St. Bonaventure's .384 3-point percentage also leads the league. They've attempted nearly twice as many threes (524-283) as UMass and 60 more than anyone else in the league.

Lappas, who loves good shooters, said he's not jealous of his opponent's personnel.

"We're a 3-point-shooting juggernaut now. We hit eight tonight," he joked after UMass' win over George Washington Wednesday. Then he marveled at the Bonnies' bombs-away offense.

"I've not seen too many teams shoot the ball like that, ever, and I've been around for a while," Lappas said. "I've seen a lot of great teams and great perimeters. But it's unbelievable what I saw in the tape of them when they played against Temple.

"They hit 13 threes in a half. So we're going to have our work cut out for us defensively," Lappas continued. "It's going to be a real challenge. Our guys need to feel challenged. You always feel when you play Bonaventure that they could explode at any second."

The Bonnies are dead last in the league in points allowed at 79.8, but that number is a bit deceiving because the speed of their play tends to lead to high scores. They average 10.22 steals per game and force 6.39 more turnovers per game than they commit.

That stat was particularly worrisome to Lappas, with rookies Anthony Anderson, Kyle Wilson and Raheim Lamb all in positions to handle the ball.

"Our perimeter guys are going to be put to the test," he said. "We have young guys back there in Kyle, Anthony and Raheim," Lappas said, while pointing to the pace of the game as important. "The tempo will be critical to how that game goes.
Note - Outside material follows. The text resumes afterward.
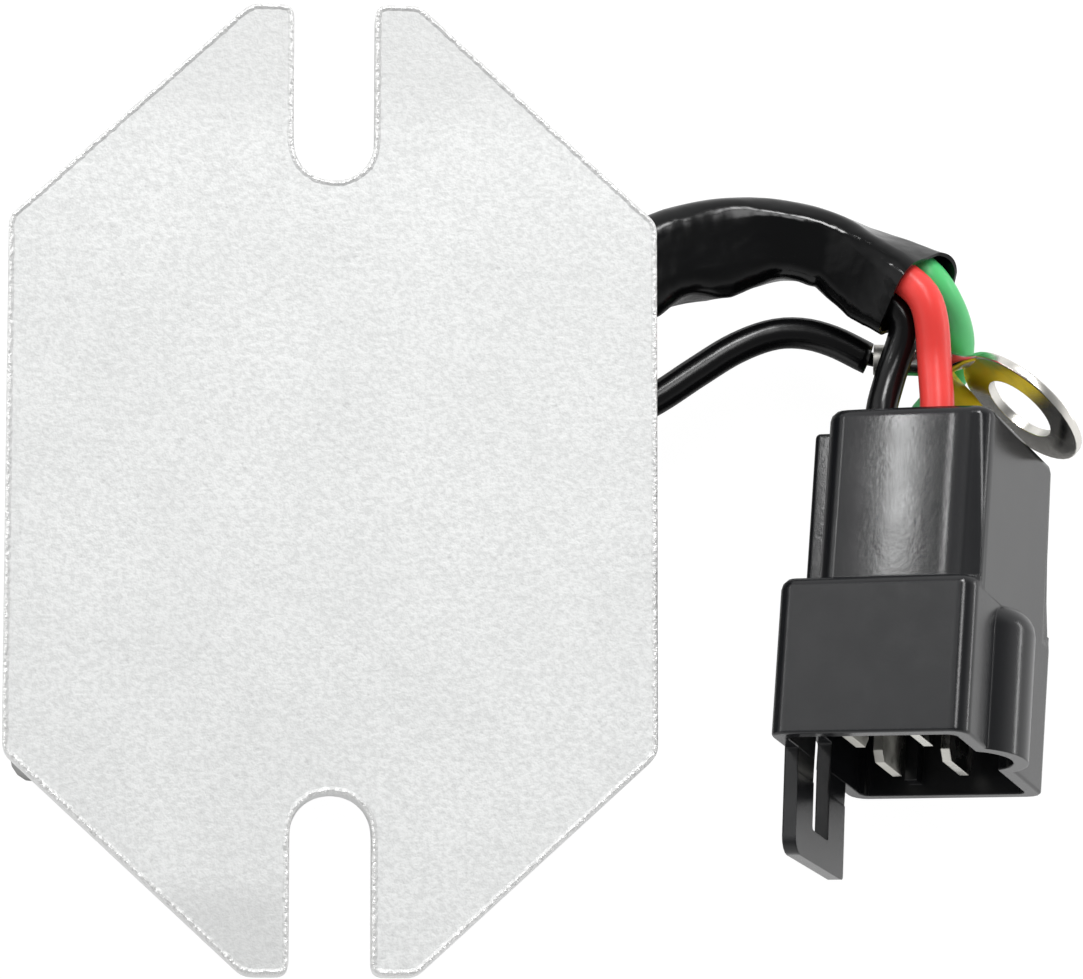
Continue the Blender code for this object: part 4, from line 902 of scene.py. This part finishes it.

We cannot make it crazy, up and down, throw the ball all over the place."

Against the small and quick Bonnies, Lappas wasn't sure exactly what combinations he'd use to match up.

"If our three guards are handling the ball real well, playing big might be something that helps us," he said.

If the Minutemen do play big, Micah Brand has to be effective against smaller opponents on the perimeter.

"I've had to do that a couple of times, but I may have to do that a little bit more because a lot of players on their team are outside players," he said.